Хороших новостей Лиховцев уже не ждал, но все равно в груди что-то сжалось, а потом ощетинилось шипами.
– Я только что из больницы, у вашего деда там, на переезде, прихватило сердце.
– Насколько все серьезно?
– Не знаю. Он приехал вместе с Силантьевым, держался молодцом, с врачами разговаривал, с ребятами из опергруппы, на вопросы отвечал. Я еще подумал, что он кремень, а он к машине своей подошел, за грудь схватился и упал.
– Что врачи говорят?
– Говорят, состояние стабильно тяжелое.
– А прогноз какой?
– Не дают они никаких прогнозов. Говорят, рано еще.
Андрей потер шрам, вслед за Иваном прошел на кухню, тяжело опустился на табурет… Их вечная конфронтация с дедом, их взаимная неприязнь позволяли надеяться, что известие о смерти внука не станет для Старика слишком сильным ударом. Выходит, он ошибался? Выходит, он совсем не знал своего деда?
– Большой босс у нас мужик крепкий, он поправится. Вот увидите. – Иван поставил на огонь чайник, посмотрел искоса: – Андрей Сергеевич, есть еще новости. Там, – махнул он рукой куда-то в сторону окна, – все абсолютно уверены, что за рулем были именно вы.
– Почему? Ты же говорил, что Гром… что водитель сгорел.
Иван потер красные от усталости и бессонницы глаза.
– На насыпи нашли фрагмент руки… На ней татуировка…
– Нет. – Андрей замотал головой. – Не должно быть татуировки! У парня, который погиб вместо меня, на теле не было татуировок.
– Но она была. И Силантьев сказал, что это ваша. – Иван задумался, подбирая верное слово: – Что это ваша химера.
– Сам ты ее видел? – Андрей дернул ворот рубашки с такой силой, что на пол посыпались пуговицы, повернулся плечом к Ивану. – Она похожа на эту?
Иван долго и внимательно рассматривал химеру, а потом наконец сказал:
– Один в один.
Значит, Гром все-таки решился: поборол свой страх и сделал татуировку. Причем точно такую же, как у друга. Гром во всем стремился ему подражать, даже в таких вот мелочах…
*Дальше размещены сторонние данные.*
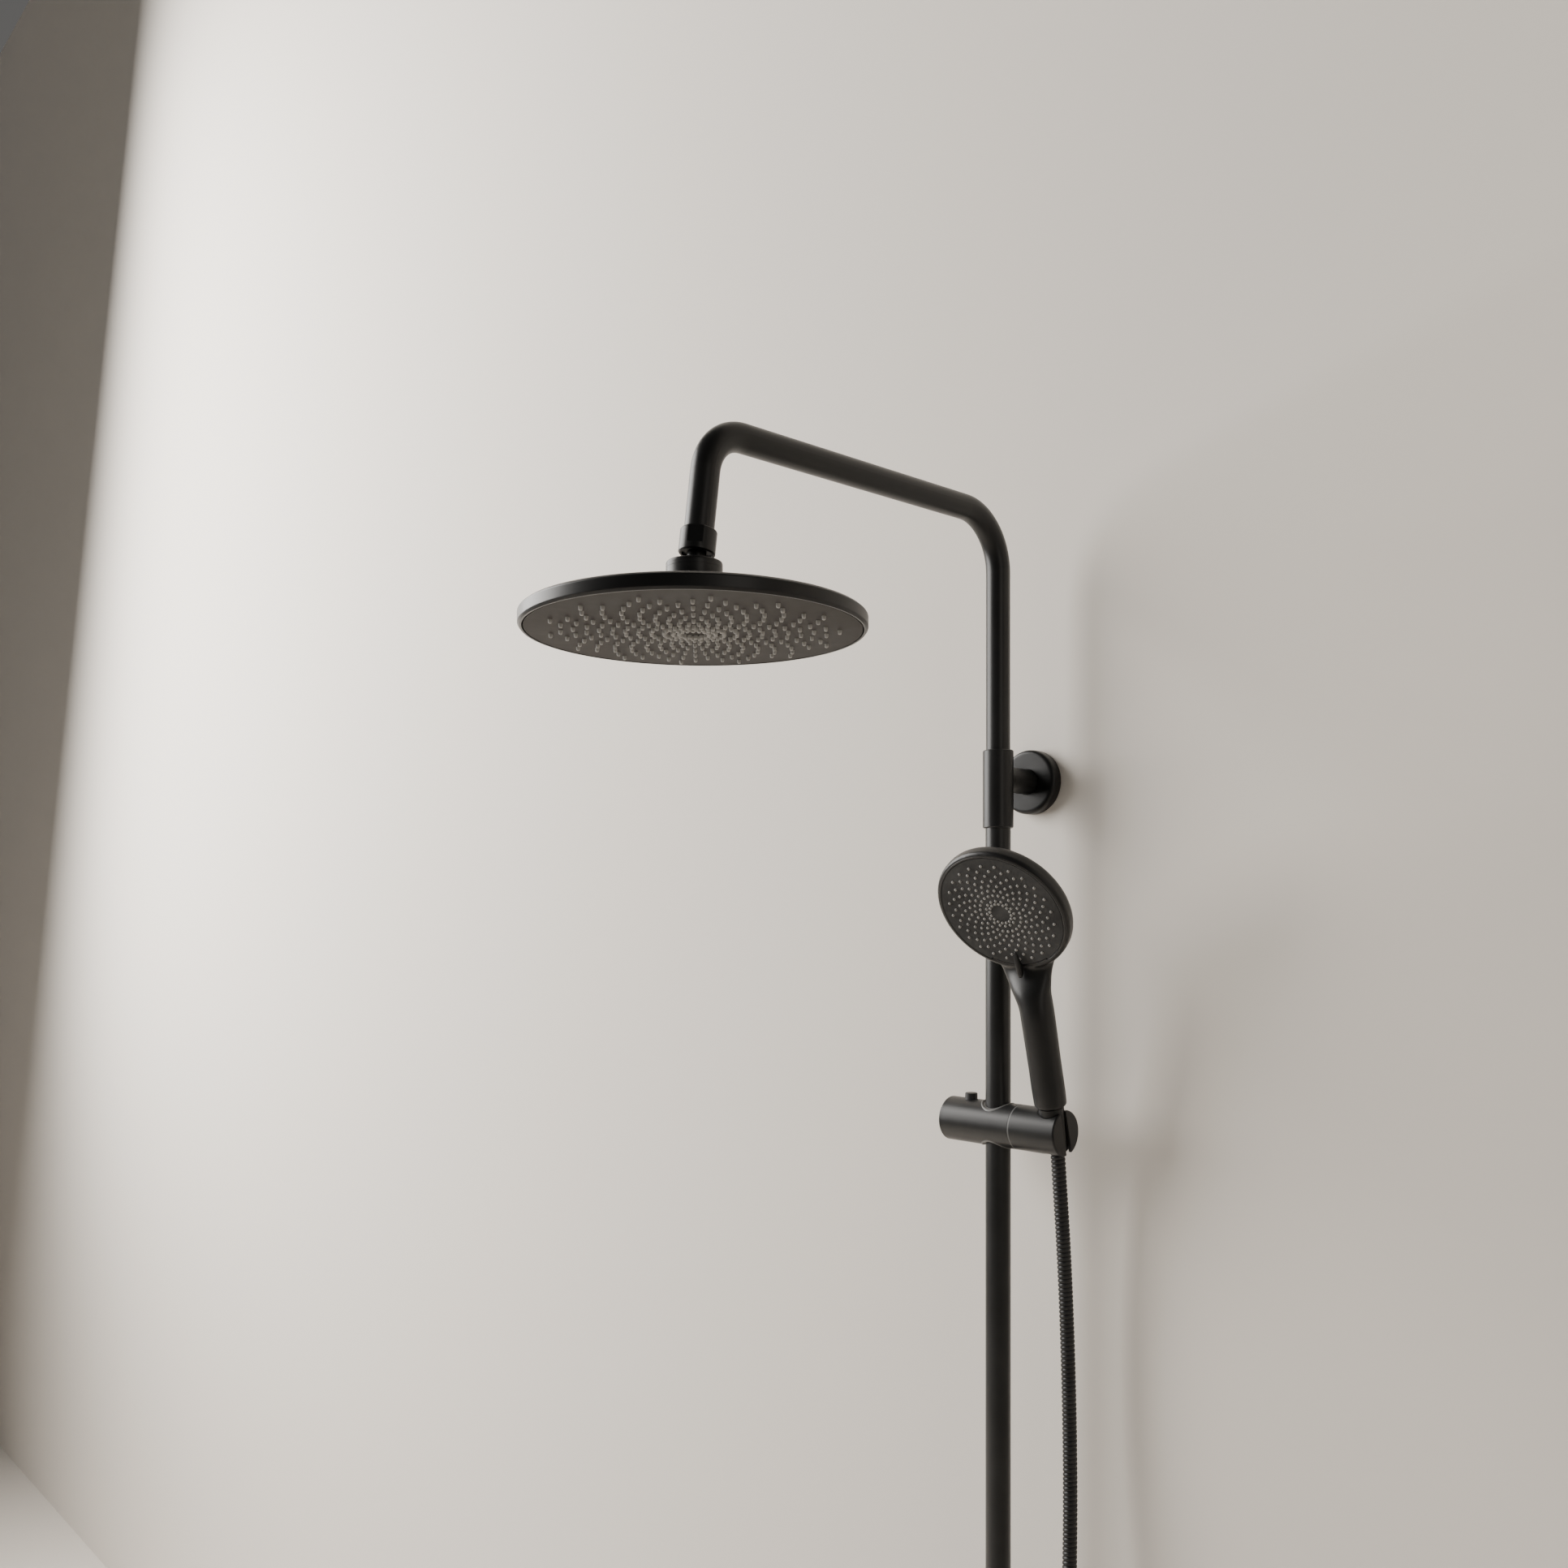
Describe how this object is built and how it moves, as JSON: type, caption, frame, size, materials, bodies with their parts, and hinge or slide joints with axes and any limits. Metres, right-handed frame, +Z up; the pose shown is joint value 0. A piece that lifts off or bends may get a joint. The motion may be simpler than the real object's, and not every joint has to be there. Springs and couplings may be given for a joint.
{
  "type": "rainfall shower column",
  "caption": "Wall-mounted shower column with a round swivelling rain head, a sliding handset holder with a handset and hose, and a thermostatic bar mixer.",
  "frame": {"origin": "middle of the upper bracket's wall face, on the wall plane", "axes": "+X to the right when facing the wall, +Y into the wall, +Z up"},
  "size_m": [0.2924, 0.548, 1.6344],
  "materials": {
    "satin_black": "satin powder coat",
    "black_plastic": "fine matte moulding",
    "satin_abs": "satin black moulding",
    "face_plate": "satin face",
    "nozzle_silicone": "translucent silicone",
    "grey_polymer": "matte",
    "black_rubber": "matte",
    "brass": "machined",
    "steel": "machined",
    "hose_black": "satin ribbed"
  },
  "bodies": {
    "column": {"wall_plate": "steel", "escutcheon": "satin_black", "bracket_sleeve": "satin_black", "grub_screw": "steel", "arm_bush": "black_plastic", "arm_o_ring": "black_rubber", "riser_tube": "satin_black", "riser_nut": "satin_black", "mixer_body": "satin_black", "union_hot": "brass", "union_nut_hot": "satin_black", "mixer_rose_hot": "satin_black", "union_cold": "brass", "union_nut_cold": "satin_black", "mixer_rose_cold": "satin_black", "thermostat_cartridge": "brass", "diverter_cartridge": "brass", "hose": "hose_black", "hose_nut_bottom": "satin_black"},
    "arm": {"arm_tube": "satin_black", "arm_nipple": "brass", "head_washer": "black_rubber", "ball_stem": "satin_black", "swivel_nut": "satin_black"},
    "seat": {"ball_seat": "black_plastic"},
    "head": {"head_shell": "satin_black", "head_face_plate": "face_plate", "head_nozzle_mat": "nozzle_silicone", "head_boss_ring": "satin_black"},
    "runner": {"slider_bush": "grey_polymer"},
    "slider": {"slider_body": "satin_abs", "slider_end_cap": "satin_abs", "button_spring": "steel", "brake_shoe": "black_rubber", "slider_seal_ring": "grey_polymer"},
    "button": {"slider_button": "black_plastic"},
    "holder": {"handset_holder": "satin_abs", "holder_insert": "black_plastic", "holder_pivot": "steel"},
    "handset": {"handset_body": "satin_abs", "handset_face_plate": "face_plate", "handset_nozzle_mat": "nozzle_silicone", "hose_nut_top": "satin_black"},
    "lever": {"selector_lever": "black_plastic"},
    "temperature": {"temperature_handle": "satin_black"},
    "stop": {"stop_button": "black_plastic"},
    "flow": {"flow_handle": "satin_black"}
  },
  "joints": [
    {"name": "arm_swivel", "type": "hinge", "parent": "column", "child": "arm", "pos_m": [0, -0.057, 0], "axis": [0, 0, 1], "range_deg": [-60, 60]},
    {"name": "head_tilt", "type": "hinge", "parent": "arm", "child": "seat", "pos_m": [0, -0.423, 0.1183], "axis": [1, 0, 0], "range_deg": [-20, 11]},
    {"name": "head_sway", "type": "hinge", "parent": "seat", "child": "head", "pos_m": [0, -0.423, 0.1183], "axis": [0, 1, 0], "range_deg": [-11, 11]},
    {"name": "slider_slide", "type": "slide", "parent": "column", "child": "runner", "axis": [0, 0, 1], "range_m": [-0.38, 0.19], "deforming": ["hose"]},
    {"name": "slider_swing", "type": "hinge", "parent": "runner", "child": "slider", "pos_m": [0, -0.057, -0.3176], "axis": [0, 0, 1], "range_deg": [-30, 30], "deforming": ["hose"]},
    {"name": "slider_button", "type": "slide", "parent": "slider", "child": "button", "axis": [0, 0, -1], "range_m": [0, 0.003], "stiffness_N_per_m": 1500, "springref_m": -0.002, "deforming": ["button_spring"]},
    {"name": "holder_tilt", "type": "hinge", "parent": "slider", "child": "holder", "pos_m": [0.061, -0.057, -0.3176], "axis": [1, 0, 0], "range_deg": [-6, 25], "deforming": ["hose"]},
    {"name": "handset_lift", "type": "slide", "parent": "holder", "child": "handset", "axis": [0, -0.2419, 0.9703], "range_m": [0, 0.06], "deforming": ["hose"]},
    {"name": "selector_turn", "type": "hinge", "parent": "handset", "child": "lever", "pos_m": [0.05666, -0.13121, -0.12431], "axis": [0.0614, -0.807, -0.5873], "range_deg": [-22, 22]},
    {"name": "temperature_turn", "type": "hinge", "parent": "column", "child": "temperature", "pos_m": [0.12, -0.057, -1.015], "axis": [1, 0, 0], "range_deg": [-150, 120]},
    {"name": "stop_press", "type": "slide", "parent": "temperature", "child": "stop", "axis": [0, 0, -1], "range_m": [0, 0.003], "stiffness_N_per_m": 1200, "springref_m": -0.002},
    {"name": "flow_turn", "type": "hinge", "parent": "column", "child": "flow", "pos_m": [-0.12, -0.057, -1.015], "axis": [1, 0, 0], "range_deg": [-90, 90]}
  ]
}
– Этот человек, который погиб… – Иван замялся.
– Он был моим другом.
– Простите.
– Не надо извиняться, и давай на «ты».
– Это нарушение субординации.
– О какой субординации речь?! Я же умер.
– Хорошо. – Иван вышел из кухни и тут же вернулся с пластиковым пакетом. – Чуть не забыл, это из сейфа.